--- BEGIN Given material ---
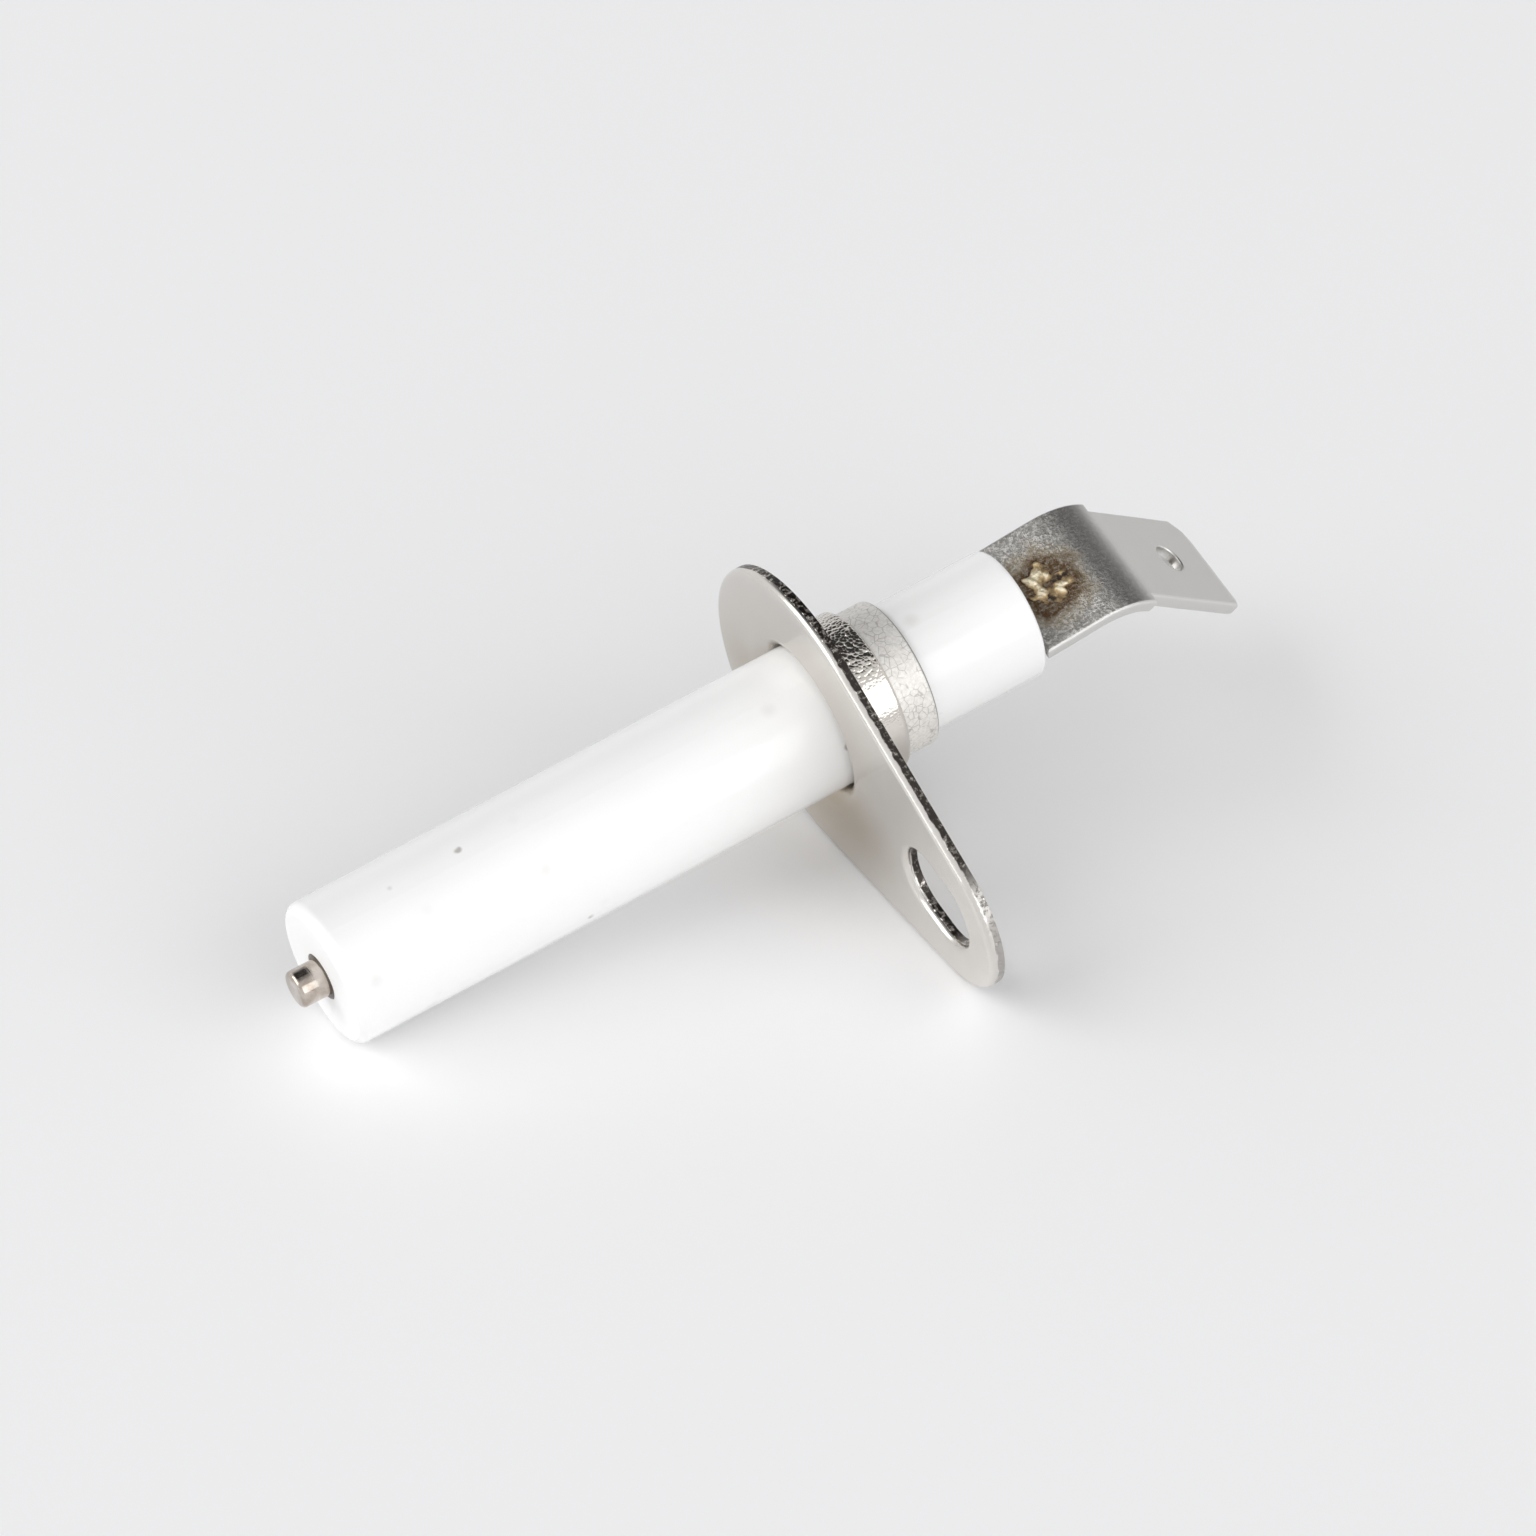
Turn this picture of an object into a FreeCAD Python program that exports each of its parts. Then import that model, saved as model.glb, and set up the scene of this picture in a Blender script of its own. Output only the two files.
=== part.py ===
import FreeCAD, Part
import math
import os

# Ignition electrode of a gas burner: a stepped ceramic insulator with a spark rod through it, held by a
# pressed sheet flange, and a flat push-on terminal welded to the rod's tail.
#
# Frame: the origin is where the insulator's axis crosses the flange's front (seating) face.
# +X runs along the insulator to the spark tip, +Y to the flange's screw ear, +Z to the side of the rod
# that the terminal is welded on. Lengths are in millimetres.

# ---- driving dimensions ------------------------------------------------------------------------------

SHEET = 0.8                    # flange and terminal are pressed from the same thickness of sheet

INSULATOR_FRONT_D = 8.2        # the longer, thicker part in front of the step
INSULATOR_REAR_D = 7.4         # the part behind the step
INSULATOR_FRONT_LENGTH = 29.6  # flange face to the front end
INSULATOR_REAR_LENGTH = 12.9   # flange face to the rear end
INSULATOR_FRONT_ROUND = 0.6    # edge round at the front end
INSULATOR_REAR_ROUND = 0.25    # edge round at the rear end

ROD_D = 2.1
ROD_TIP_LENGTH = 1.65          # bare rod in front of the insulator
ROD_TIP_ROUND = 0.25
ROD_TAIL_SETBACK = 0.1         # the rod's tail stops this far in front of the terminal's bend
ROD_BORE_GAP = 0.28            # radial gap between the rod and the insulator's bore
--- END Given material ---
• **Directions for this task**
Write out the full listing, keeping every line exactly as it is.

• **Written reply**
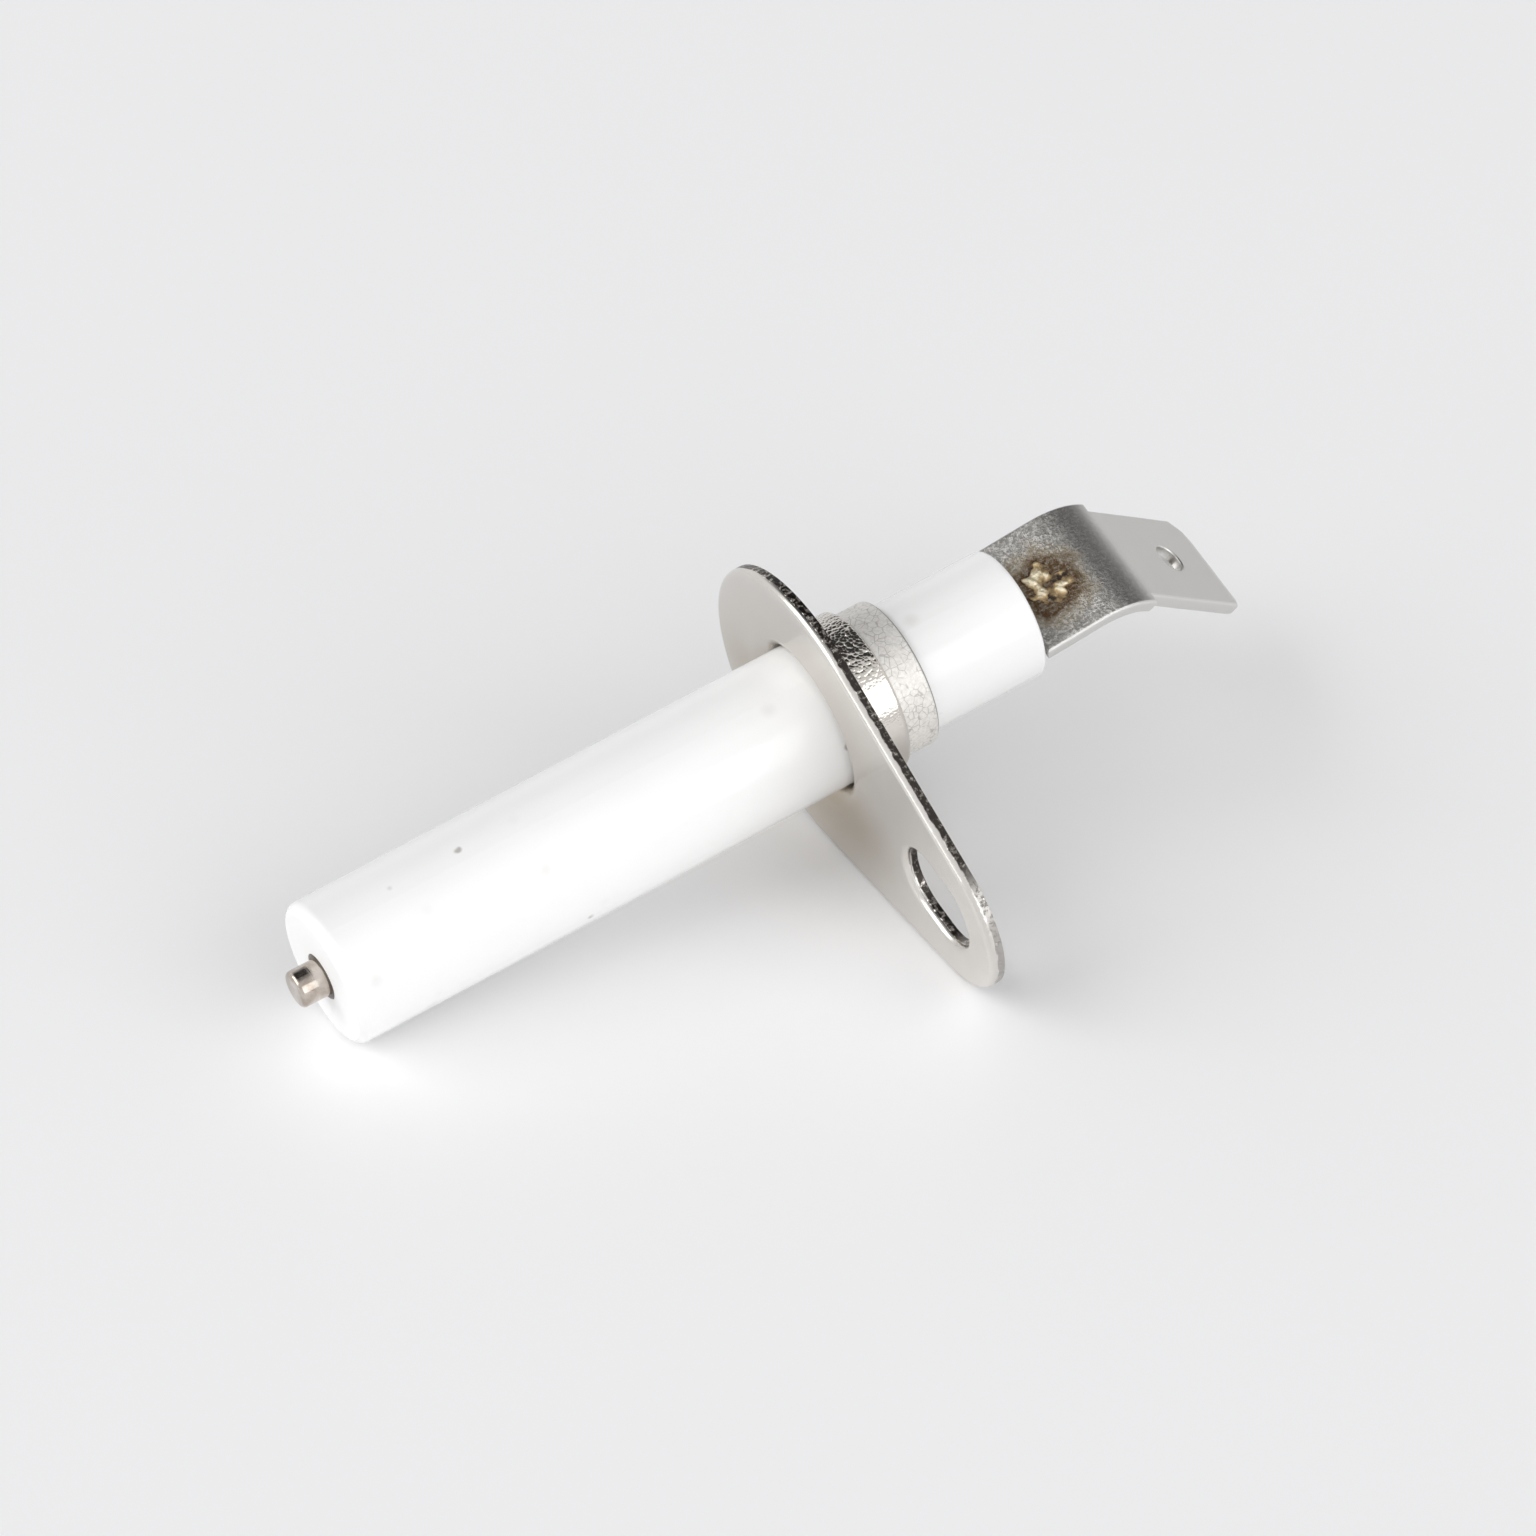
Turn this picture of an object into a FreeCAD Python program that exports each of its parts. Then import that model, saved as model.glb, and set up the scene of this picture in a Blender script of its own. Output only the two files.
=== part.py ===
import FreeCAD, Part
import math
import os

# Ignition electrode of a gas burner: a stepped ceramic insulator with a spark rod through it, held by a
# pressed sheet flange, and a flat push-on terminal welded to the rod's tail.
#
# Frame: the origin is where the insulator's axis crosses the flange's front (seating) face.
# +X runs along the insulator to the spark tip, +Y to the flange's screw ear, +Z to the side of the rod
# that the terminal is welded on. Lengths are in millimetres.

# ---- driving dimensions ------------------------------------------------------------------------------

SHEET = 0.8                    # flange and terminal are pressed from the same thickness of sheet

INSULATOR_FRONT_D = 8.2        # the longer, thicker part in front of the step
INSULATOR_REAR_D = 7.4         # the part behind the step
INSULATOR_FRONT_LENGTH = 29.6  # flange face to the front end
INSULATOR_REAR_LENGTH = 12.9   # flange face to the rear end
INSULATOR_FRONT_ROUND = 0.6    # edge round at the front end
INSULATOR_REAR_ROUND = 0.25    # edge round at the rear end

ROD_D = 2.1
ROD_TIP_LENGTH = 1.65          # bare rod in front of the insulator
ROD_TIP_ROUND = 0.25
ROD_TAIL_SETBACK = 0.1         # the rod's tail stops this far in front of the terminal's bend
ROD_BORE_GAP = 0.28            # radial gap between the rod and the insulator's bore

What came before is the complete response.